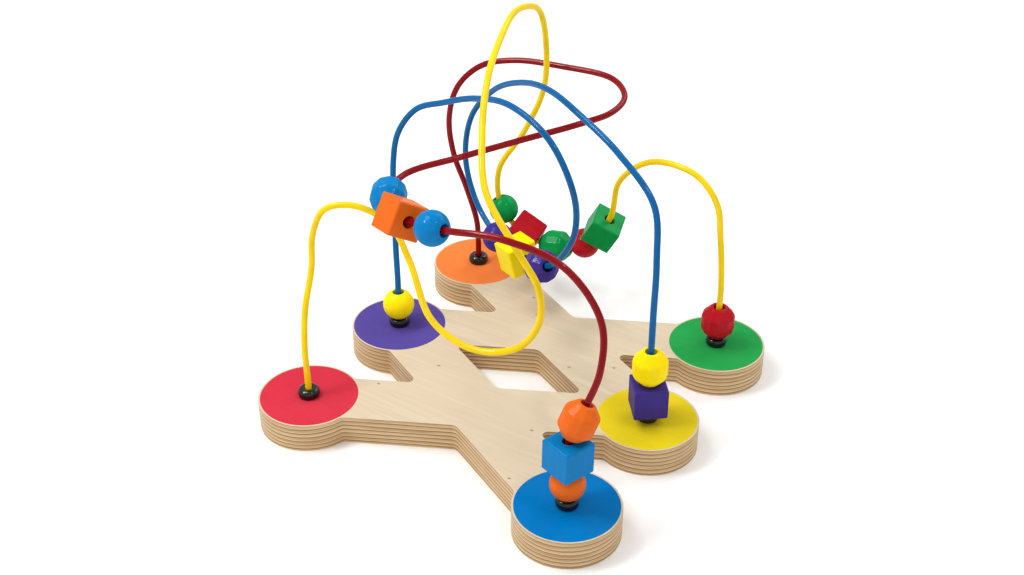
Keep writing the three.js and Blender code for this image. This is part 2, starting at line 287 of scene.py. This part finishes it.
def zinc_steel():
    s = Shader("zinc_steel", Metallic=1.0)
    mottled = s.node("TexVoronoi", Vector=s.position((0.5, 0.5, 0.5)), Scale=1.0)
    brushed = s.noise(s.position((1.2, 1.2, 6.0)), 1, 3)
    stain = s.noise(s.position((0.15, 0.15, 0.15)), 1, 3)
    metal = s.ramp(
        mottled.outputs["Distance"], (0.1, (172, 174, 172)), (0.7, (206, 206, 200))
    )
    metal = s.mix(s.spread(stain, 0.5, 0.8, 0.0, 0.5), metal, linear((158, 150, 132)))
    rough = s.spread(brushed, 0.3, 0.7, 0.26, 0.44)
    return s.set(Base_Color=metal, Roughness=rough, Normal=s.bump(brushed, 0.00004, 0.4))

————

Stated task | Output all of the material, please, exactly as it stands.

Result |
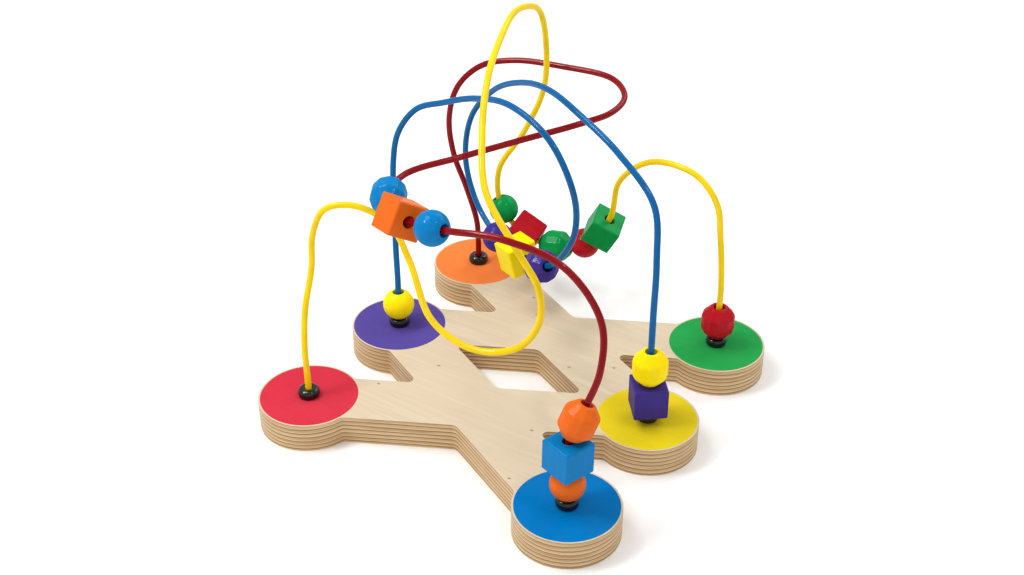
Keep writing the three.js and Blender code for this image. This is part 2, starting at line 287 of scene.py. This part finishes it.
def zinc_steel():
    s = Shader("zinc_steel", Metallic=1.0)
    mottled = s.node("TexVoronoi", Vector=s.position((0.5, 0.5, 0.5)), Scale=1.0)
    brushed = s.noise(s.position((1.2, 1.2, 6.0)), 1, 3)
    stain = s.noise(s.position((0.15, 0.15, 0.15)), 1, 3)
    metal = s.ramp(
        mottled.outputs["Distance"], (0.1, (172, 174, 172)), (0.7, (206, 206, 200))
    )
    metal = s.mix(s.spread(stain, 0.5, 0.8, 0.0, 0.5), metal, linear((158, 150, 132)))
    rough = s.spread(brushed, 0.3, 0.7, 0.26, 0.44)
    return s.set(Base_Color=metal, Roughness=rough, Normal=s.bump(brushed, 0.00004, 0.4))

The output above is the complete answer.